Uit de beleidsnota volgt verder dat dit stappenplan steeds wordt gevolgd, tenzij sprake is van een ‘gekwalificeerde kernbepaling’. In dat geval wordt de stap van een vooraankondiging (stap 1) overgeslagen en wordt bij spoed ook de stap van het voornemen (stap 2) overgeslagen.
Het oordeel van de Afdeling
De Afdeling is van oordeel dat dit handhavingsbeleid onredelijk is. Daartoe overweegt de Afdeling dat:
- het stappenplan erop neerkomt dat (tenzij sprake is van een ‘gekwalificeerde kernbepaling’) nooit eerder dan na de derde controle tot daadwerkelijke handhaving wordt overgegaan;
- geen onderscheid wordt gemaakt tussen gevallen waarin een handhavingstraject ambtshalve wordt doorlopen en gevallen waarin een belanghebbende om handhaving heeft verzocht, en;
- het handhavingsbeleid er feitelijk toe leidt dat overtredingen tijdelijk worden gedoogd, ook in het geval om handhaving is verzocht door een belanghebbende en zich geen bijzondere omstandigheden voordoen om van handhavend optreden af te zien.

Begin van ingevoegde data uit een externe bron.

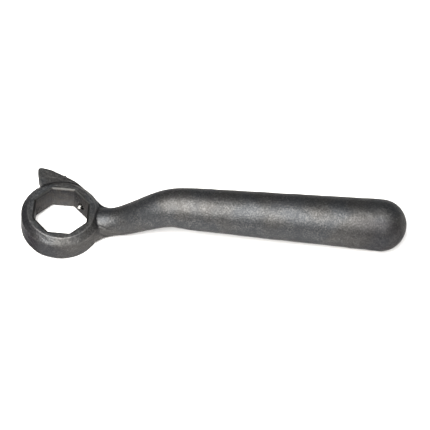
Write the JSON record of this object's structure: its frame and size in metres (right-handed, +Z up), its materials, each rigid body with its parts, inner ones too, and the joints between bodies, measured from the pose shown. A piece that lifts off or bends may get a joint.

Verder overweegt de Afdeling dat ook in deze concrete zaak de toepassing van het handhavingsbeleid ertoe heeft geleid dat lange tijd overtredingen zijn gedoogd. Het college had op het moment van het besluit van 24 augustus 2017 de procedure van het stappenplan nog steeds niet doorlopen, terwijl het handhavingsverzoek al in februari 2016 was gedaan door de belanghebbenden én het college in een brief van 26 juli 2016 al had onderkend dat op het bungalowpark in strijd met het bestemmingsplan huisvesting van tijdelijke arbeidskrachten plaatsvindt.
Belang voor de praktijk
Deze uitspraak maakt duidelijk dat het formuleren van handhavingsbeleid zorgvuldig dient plaats te vinden. Het handhavingsbeleid mag er niet feitelijk toe leiden dat overtredingen tijdelijk worden gedoogd, in het bijzonder in gevallen waarin om handhaving is verzocht door een belanghebbende en zich geen bijzondere omstandigheden voordoen om van handhavend optreden af te zien.